WHAT TO DO:
Begin at the first line below and copy each line exactly, ending with the line where "TAB_DROOP = 0.20" appears.

DATA LINES:
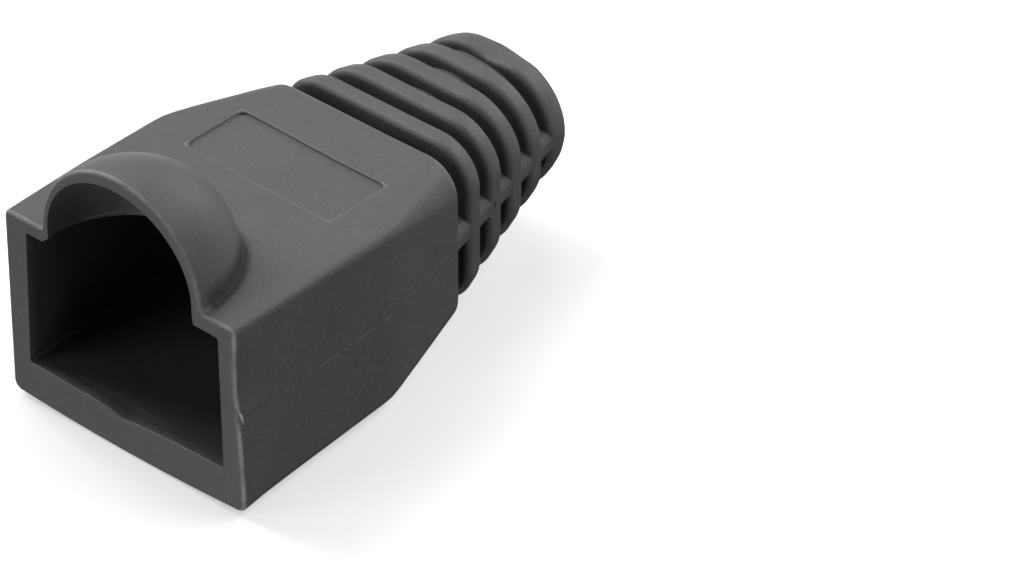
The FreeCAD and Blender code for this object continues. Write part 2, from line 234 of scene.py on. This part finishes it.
    grain = node(nt, "ShaderNodeTexNoise", Scale=3600.0, Detail=3.0, Roughness=0.7)
    L(co.outputs["Object"], grain.inputs["Vector"])
    fine = node(nt, "ShaderNodeBump", Strength=0.55, Distance=0.00002)
    L(grain.outputs["Fac"], fine.inputs["Height"])
    sink = node(nt, "ShaderNodeTexNoise", Scale=420.0, Detail=2.0, Roughness=0.5)
    L(co.outputs["Object"], sink.inputs["Vector"])
    soft = node(nt, "ShaderNodeBump", Strength=0.12, Distance=0.00012)
    L(sink.outputs["Fac"], soft.inputs["Height"])
    L(fine.outputs["Normal"], soft.inputs["Normal"])
    L(soft.outputs["Normal"], bsdf.inputs["Normal"])
    return mat


# -------------------------------------------------------------------- boot
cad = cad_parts["boot"]
src = cad.data
me = bpy.data.meshes.new("boot_moulding")
me.from_pydata([v.co[:] for v in src.vertices], [], [p.vertices[:] for p in src.polygons])


def table(t, rows):
    """Piecewise linear value of t in rows of (t, value)."""
    if t <= rows[0][0]:
        return rows[0][1]
    for (a, va), (b, vb) in zip(rows, rows[1:]):
        if t <= b:
            return va + (vb - va) * (t - a) / (b - a)
    return rows[-1][1]


def soft(t):
    t = min(1.0, max(0.0, t))
    return t * t * (3 - 2 * t)


# small unevenness of the moulding, in millimetres: the right wall flares and
# pinches at the mouth, and the top is a little higher along the left
FLARE = [(0.0, 0.04), (1.2, 0.04), (3.6, 0.01), (4.9, -0.06), (5.15, -0.05), (5.35, 0.0), (5.48, 0.0),
         (5.9, -0.08), (6.6, -0.145), (7.6, -0.12), (9.0, -0.04), (9.8, 0.0), (10.6, 0.0)]
LIFT = [(0.0, 0.02), (2.0, 0.10), (5.0, 0.20), (12.0, 0.22), (15.0, 0.14), (16.3, 0.06), (18.0, 0.06), (20.0, 0.10), (23.0, 0.14), (26.4, 0.12)]
# the lower lip is a little crowned underneath
CROWN = 0.23
# the end ring is a little flatter over its top right
SHOULDER = 0.34
# the flash tab hangs a little
TAB_DROOP = 0.20


def slice_mesh(bm, axis, values, keep):
    """Cut the faces whose centre passes keep() with planes across one axis, so
    that the unevenness bends them smoothly."""
    for value in values:
        faces = [f for f in bm.faces if keep(f.calc_center_median() * 1000.0)]
        geom = set(faces)
        for f in faces:
            geom.update(f.edges)
            geom.update(f.verts)
        point, normal = [0.0] * 3, [0.0] * 3
        point[axis], normal[axis] = value / 1000.0, 1.0
        bmesh.ops.bisect_plane(bm, geom=list(geom), dist=1e-8, plane_co=point, plane_no=normal)


bm = bmesh.new()
bm.from_mesh(me)
bmesh.ops.remove_doubles(bm, verts=bm.verts, dist=2e-8)
slice_mesh(bm, 2, [0.3, 1.2, 2.4, 3.6, 4.3, 4.9, 5.15, 5.35, 5.48, 5.7, 5.9, 6.25, 6.6, 7.1, 7.6, 8.3, 9.0, 9.8],
           lambda c: c.x > 5.9 and c.y < 3.6)
slice_mesh(bm, 1, [0.9, 1.8, 2.7, 3.5], lambda c: c.x > 6.3 and c.y < 6)
slice_mesh(bm, 1, [2.0, 3.5, 5.0, 7.0, 12.0, 13.5, 15.0], lambda c: c.z > 3.9 or c.z < 0.6)
slice_mesh(bm, 0, [-5.5, -4.0, -2.0, 0.0, 1.5], lambda c: c.z > 4.5 and c.y < 17)
slice_mesh(bm, 0, [-6.0, -5.0, -3.5, -2.0, 0.0, 2.0, 3.5, 5.0, 6.0], lambda c: c.z < 2.2 and c.y < 10)
slice_mesh(bm, 2, [0.7, 1.4], lambda c: c.z < 2.2 and c.y < 0.5)
slice_mesh(bm, 1, [23.6, 24.4, 25.2], lambda c: abs(c.x) < 3.2 and c.z > 6.5 and c.y > 22.5)
for v in bm.verts:
    x, y, z = (1000.0 * c for c in v.co)
    if x > 5.98 and y < 3.5:
        v.co.x += 0.001 * table(z, FLARE) * soft((x - 5.98) / 0.7) * (1 - soft(y / 3.5))
    if x < 2.5 and z > 4.0:
        v.co.z += 0.001 * table(y, LIFT) * soft((2.5 - x) / 7.0) * soft((z - 4.0) / 5.0)
    if z < 1.7 and y < 11.0 and abs(x) < 6.6:
        v.co.z -= 0.001 * CROWN * (1 - (x / 6.6) ** 2) * (1 - soft(z / 1.7)) * (1 - soft((y - 1.0) / 10.0))
    phi = math.degrees(math.atan2(z - 5.1, x))
    if y > 23.6 and 50.0 < phi < 118.0 and math.hypot(x, z - 5.1) > 3.1:
        shift = 0.001 * SHOULDER * math.sin(math.radians(180.0 * (phi - 50.0) / 68.0)) ** 2
        shift *= soft((y - 23.6) / 1.6) * soft((math.hypot(x, z - 5.1) - 3.1) / 0.28)
        v.co.x -= shift * math.cos(math.radians(phi))
        v.co.z -= shift * math.sin(math.radians(phi))
    if x > 6.93 and y < 0.8 and 4.9 < z < 5.7:
        v.co.z -= 0.001 * TAB_DROOP * soft((x - 6.93) / 0.34)
bmesh.ops.triangulate(bm, faces=[f for f in bm.faces if len(f.verts) > 3])
bmesh.ops.dissolve_degenerate(bm, edges=bm.edges, dist=1e-8)
bmesh.ops.recalc_face_normals(bm, faces=bm.faces)
for e in bm.edges:
    e.smooth = len(e.link_faces) == 2 and e.calc_face_angle(0.0) < math.radians(24)
for f in bm.faces:
    f.smooth = True
bm.to_mesh(me)
bm.free()
boot = bpy.data.objects.new("boot_moulding", me)
scene.collection.objects.link(boot)
me.materials.append(pvc())
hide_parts("boot")
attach(boot, "root")


# ------------------------------------------------------------------- stage
def plain(name, colour, roughness, glow=0.0):
    mat, nt, bsdf = nodes_of(name)
    bsdf.inputs["Base Color"].default_value = (*colour, 1)
    bsdf.inputs["Roughness"].default_value = roughness
    bsdf.inputs["Emission Color"].default_value = (1, 1, 1, 1)
    bsdf.inputs["Emission Strength"].default_value = glow
    return mat


bm = bmesh.new()
bmesh.ops.create_grid(bm, x_segments=2, y_segments=2, size=1.5)
fl = bpy.data.meshes.new("floor")
bm.to_mesh(fl)
bm.free()
floor = bpy.data.objects.new("floor", fl)
floor.location.z = -0.00026
scene.collection.objects.link(floor)
fl.materials.append(plain("floor_white", (0.86, 0.86, 0.86), 0.9, 0.45))

# the floor only carries the white ground; it throws no light back up
floor.visible_diffuse = False
floor.visible_glossy = False
floor.visible_transmission = False
floor.visible_shadow = False

world = bpy.data.worlds.new("studio")
scene.world = world
world.use_nodes = True
bg = world.node_tree.nodes["Background"]
bg.inputs[0].default_value = (1.0, 1.0, 1.0, 1)
bg.inputs[1].default_value = 0.01


def soft_box(name, place, aim, size, watts, colour=(1, 1, 1)):
    data = bpy.data.lights.new(name, "AREA")
    data.shape = "RECTANGLE"
    data.size, data.size_y = size
    data.energy = watts
    data.color = colour
    o = bpy.data.objects.new(name, data)
    o.location = place
    o.rotation_mode = "QUATERNION"
    o.rotation_quaternion = (Vector(aim) - Vector(place)).to_track_quat("-Z", "Y")
    o.visible_camera = False
    scene.collection.objects.link(o)
    return o


# soft boxes around the boot, 0.6 m off: (degrees round from the mouth towards
# +X, degrees up, watts, colour)
aim = (0.0, 0.012, 0.006)
BOXES = [
    (135, 52, 1.040, (1.004, 1.004, 0.944)),
    (225, 52, 0.806, (0.980, 1.003, 1.027)),
    (270, 52, 1.406, (1.022, 0.985, 1.087)),
    (90, 22, 0.700, (0.988, 1.003, 1.007)),
    (180, 22, 0.960, (1.028, 0.989, 1.021)),
    (270, 22, 1.340, (1.026, 1.001, 0.917)),
    (330, 22, 0.709, (0.925, 1.012, 1.101)),
    (105, -8, 0.297, (1.076, 0.966, 1.117)),
    (165, -8, 0.290, (0.900, 1.040, 0.900)),
    (225, -8, 0.391, (1.007, 0.995, 1.025)),
    (315, -8, 0.441, (1.047, 0.976, 1.103)),
    (0, -40, 1.284, (0.986, 1.007, 0.968)),
]
for n, (az, el, watts, colour) in enumerate(BOXES):
    a, e = math.radians(az), math.radians(el)
    away = Vector((math.cos(e) * math.sin(a), -math.cos(e) * math.cos(a), math.sin(e)))
    soft_box("soft_box_%02d" % n, Vector(aim) + 0.6 * away, aim, (0.30, 0.30), watts, colour)

scene.view_settings.view_transform = "Standard"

TASK SOLUTION:
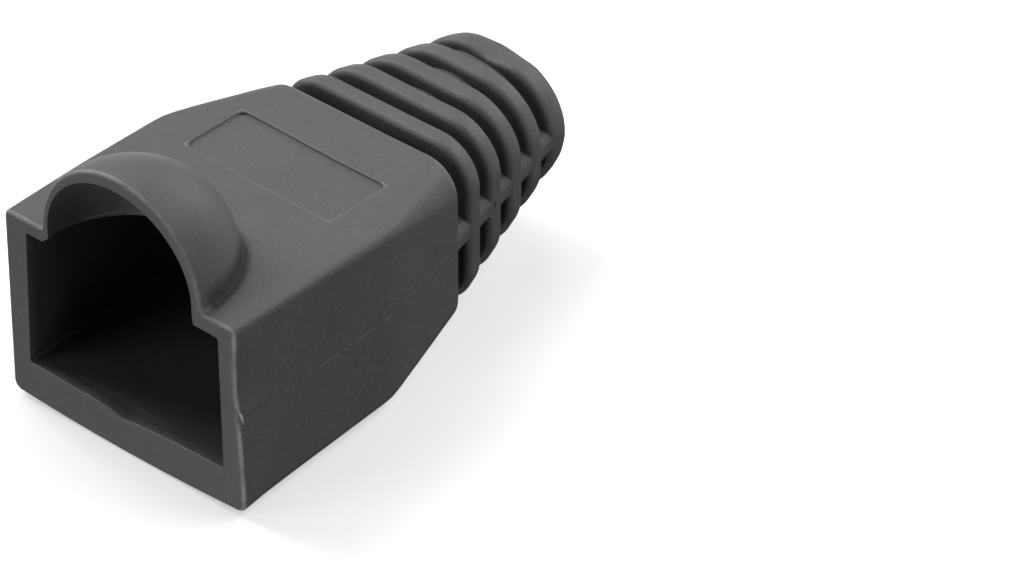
The FreeCAD and Blender code for this object continues. Write part 2, from line 234 of scene.py on. This part finishes it.
    grain = node(nt, "ShaderNodeTexNoise", Scale=3600.0, Detail=3.0, Roughness=0.7)
    L(co.outputs["Object"], grain.inputs["Vector"])
    fine = node(nt, "ShaderNodeBump", Strength=0.55, Distance=0.00002)
    L(grain.outputs["Fac"], fine.inputs["Height"])
    sink = node(nt, "ShaderNodeTexNoise", Scale=420.0, Detail=2.0, Roughness=0.5)
    L(co.outputs["Object"], sink.inputs["Vector"])
    soft = node(nt, "ShaderNodeBump", Strength=0.12, Distance=0.00012)
    L(sink.outputs["Fac"], soft.inputs["Height"])
    L(fine.outputs["Normal"], soft.inputs["Normal"])
    L(soft.outputs["Normal"], bsdf.inputs["Normal"])
    return mat


# -------------------------------------------------------------------- boot
cad = cad_parts["boot"]
src = cad.data
me = bpy.data.meshes.new("boot_moulding")
me.from_pydata([v.co[:] for v in src.vertices], [], [p.vertices[:] for p in src.polygons])


def table(t, rows):
    """Piecewise linear value of t in rows of (t, value)."""
    if t <= rows[0][0]:
        return rows[0][1]
    for (a, va), (b, vb) in zip(rows, rows[1:]):
        if t <= b:
            return va + (vb - va) * (t - a) / (b - a)
    return rows[-1][1]


def soft(t):
    t = min(1.0, max(0.0, t))
    return t * t * (3 - 2 * t)


# small unevenness of the moulding, in millimetres: the right wall flares and
# pinches at the mouth, and the top is a little higher along the left
FLARE = [(0.0, 0.04), (1.2, 0.04), (3.6, 0.01), (4.9, -0.06), (5.15, -0.05), (5.35, 0.0), (5.48, 0.0),
         (5.9, -0.08), (6.6, -0.145), (7.6, -0.12), (9.0, -0.04), (9.8, 0.0), (10.6, 0.0)]
LIFT = [(0.0, 0.02), (2.0, 0.10), (5.0, 0.20), (12.0, 0.22), (15.0, 0.14), (16.3, 0.06), (18.0, 0.06), (20.0, 0.10), (23.0, 0.14), (26.4, 0.12)]
# the lower lip is a little crowned underneath
CROWN = 0.23
# the end ring is a little flatter over its top right
SHOULDER = 0.34
# the flash tab hangs a little
TAB_DROOP = 0.20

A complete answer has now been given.